Following this, a group of investors brought a representative action by way of an originating summons against the management company. This group of investors were asking the Court to order the management company to pay all monies due on the “net yield” and to repurchase all the plots in the second phase of the scheme. In this representative action, the investors heavily contended that the scheme was a “ponzi scheme” because the scheme was set up in such a way that investors could not request that the management company “repurchase” the plots in the first phase of the scheme (the first 6 years). Therefore, the investors contended that the scheme allowed the management company to swindle the investors during the first 6 years (i.e., the first phase) and subsequently close the scheme as soon as the scheme entered the second phase. The investors claimed that the provision in the trust deed that allowed the management company to call for a meeting of the investors to close the scheme was a convenient “exit clause”.

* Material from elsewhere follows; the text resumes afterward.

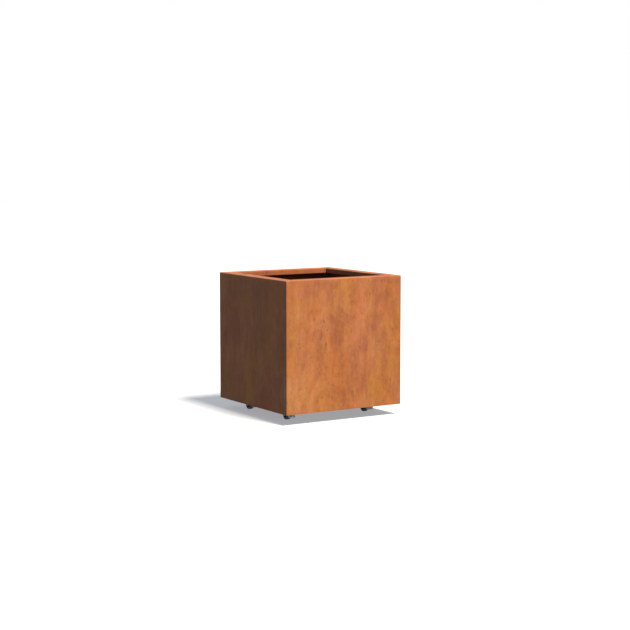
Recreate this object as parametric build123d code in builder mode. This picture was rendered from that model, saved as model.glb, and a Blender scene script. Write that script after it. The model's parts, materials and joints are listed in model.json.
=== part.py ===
from build123d import *
from math import cos, radians, sin, sqrt
import os

os.makedirs("parts", exist_ok=True)

# Origin on the ground at the middle of the box, +Z up, front wall on the -Y side.

# Welded box
box_width = 600.0          # outside, along X
box_depth = 600.0          # outside, along Y
wall_height = 584.0        # lower edge of the walls to the top of the rim
ground_gap = 48.0          # ground to the lower edge of the walls
sheet = 2.0                # weathering steel sheet of the walls
bend_radius = 1.5          # inside radius of every press-brake bend
rim_width = 50.0           # wall's outside face to the lip's inside face
lip_height = 22.0          # return fold, outside height
seam_bead = 3.0            # leg of the fillet weld inside each upright corner
rim_bead = 1.5             # radius of the bead under each rim mitre
bead_inset = 1.0           # kept between a bead's end and the faces it stops at

# Floor tray, folded down at its four edges
tray_sheet = 2.0
tray_flange = 22.0         # outside height of the folded edge
tray_fit = 0.5             # gap left for welding between tray and walls
drain_radius = 10.0
drain_spacing_x = 200.0
drain_spacing_y = 380.0
stitch_leg = 2.0           # fillet weld that holds the tray to the walls
stitch_length = 40.0
stitch_count = 3           # on each wall
stitch_pitch = 200.0

# Channels welded under the tray
channel_width = 40.0
channel_height = 20.0
channel_sheet = 2.0
channel_spacing = 104.0    # between the two centre lines
channel_end_gap = 6.0      # to the tray's folded edges

# Castor: plate, kingpin and ball race
castor_inset_x = 93.0      # side wall's outside face to the kingpin
castor_inset_y = 135.0     # front or rear wall's outside face to the kingpin
castor_height = 70.0       # ground to the top of the plate
castor_swivels = {"front_left": 83.0, "front_right": 85.0, "rear_left": 88.0, "rear_right": 76.0}
pad_size_x = 76.0
pad_size_y = 76.0
pad_thickness = 4.0
plate_size = 62.0
plate_thickness = 2.5
plate_corner = 6.0
hole_spacing = 48.0        # between the plate's bolt holes, both ways
race_radius = 18.0
race_depth = 3.2
kingpin_radius = 4.0
kingpin_head_radius = 7.5
kingpin_head = 2.5
ball_radius = 2.0
ball_ring_radius = 12.5
ball_count = 14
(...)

At the same time, the management company filed their own originating summons seeking to wind up the Scheme in light of the resolution passed at the investors’ meeting.  

Round 1 - Suit against Manager

Both summonses were heard together by the High Court. The High Court found that the resolution passed (to close the scheme) at the investors’ meeting was null and void. The scheme was ordered to be wound up. In arriving at its decision, the High Court found that the investors’ contention that the scheme was a “ponzi scheme” was baseless and unsubstantiated. 

On appeal, the Court of Appeal found that the resolution passed at the Growers’ Meeting was valid and the Scheme was wound up thereafter. The High Court’s order was varied accordingly (i.e. the remainder of the decision of the High Court was affirmed). The Court of Appeal did not disturb the High Court’s finding that the scheme was not a “ponzi scheme”.

Round 2 - Suit against Trustee

In 2022, the plaintiff, by way of a second representative action, filed a suit against our client, the trustee company. The plaintiff contended that the trustee knew or ought to have known that the scheme was a scam. The plaintiff’s reason for this was that the management company was able to invoke the so called “exit clause” under the trust deed to close the scheme when the scheme entered its 2nd phase. The plaintiff further contended that, by failing to warn the investors or to safeguard the investors’ interests, the trustee had breached its duties to the investors. The plaintiff also contended that the trustee had acted in conflict of interest and in concerted fraud with the management company to defraud the investors.

Submissions of the Parties

At the hearing, on behalf of our client, we contended that the principle of res judicata and issue estoppel barred the plaintiff from reventilating the issues which were raised or ought to have been raised in the previous suit against the management company (i.e. Round 1). Essentially, the thrust of the plaintiff’s case was the contention that the scheme was a “scam” and that the trustee had been in cahoots with the management company in an attempt to defraud the investors - the contention that the scheme was a scam had been considered and dismissed by the High Court in the previous suit. While there was a difference of semantics, i.e. the use of the word scam in Round 2 and “ponzi scheme” in Round 1, the plaintiff’s claim was still barred by the principles of res judicata and issue estoppel -  simply utilising new nomenclature should not defeat these established principles. The principle of res judicata, and issue estoppel in particular, seeks to prevent there being different findings made by the Courts on the same issue, coming out of different suits or actions. In this case, if the scheme was found to be a scam, it would result in there being two contradicting decisions of the High Court – with the Court finding, during Round 1, that the scheme was not a “ponzi scheme”.

The plaintiff contended that the principle of res judicata did not apply on the basis that the trustee was not a party to previous suit. Further, the plaintiff argued that the causes of action in the present suit were different from the cause of action in the previous suit. In response, on behalf of the trust company, we argued that, regardless of the fact that the trustee was not a party to the previous summons and that the causes of action were different, issue estoppel would still apply to bar the plaintiff. In fact, there is a litany of prior decisions of the High Court in support of this point.

High Court's Decision

The High Court held in our client’s favour and struck out the plaintiff’s claim. The High Court agreed with our submissions that:

  • the plaintiff’s case was premised on the contention that the scheme was a scam or fraud;
  • with the effect of the High Court’s decision in the previous suit, the plaintiff could not now relitigate the same core issues before the court;
  • the bar to relitigate of the same issue encompasses parties who had not been involved in the earlier case; and
  • the principle of res judicata applied and the Plaintiff’s claim was found to be unsustainable.

The plaintiff has filed an appeal to the Court of Appeal against the High Court’s decision.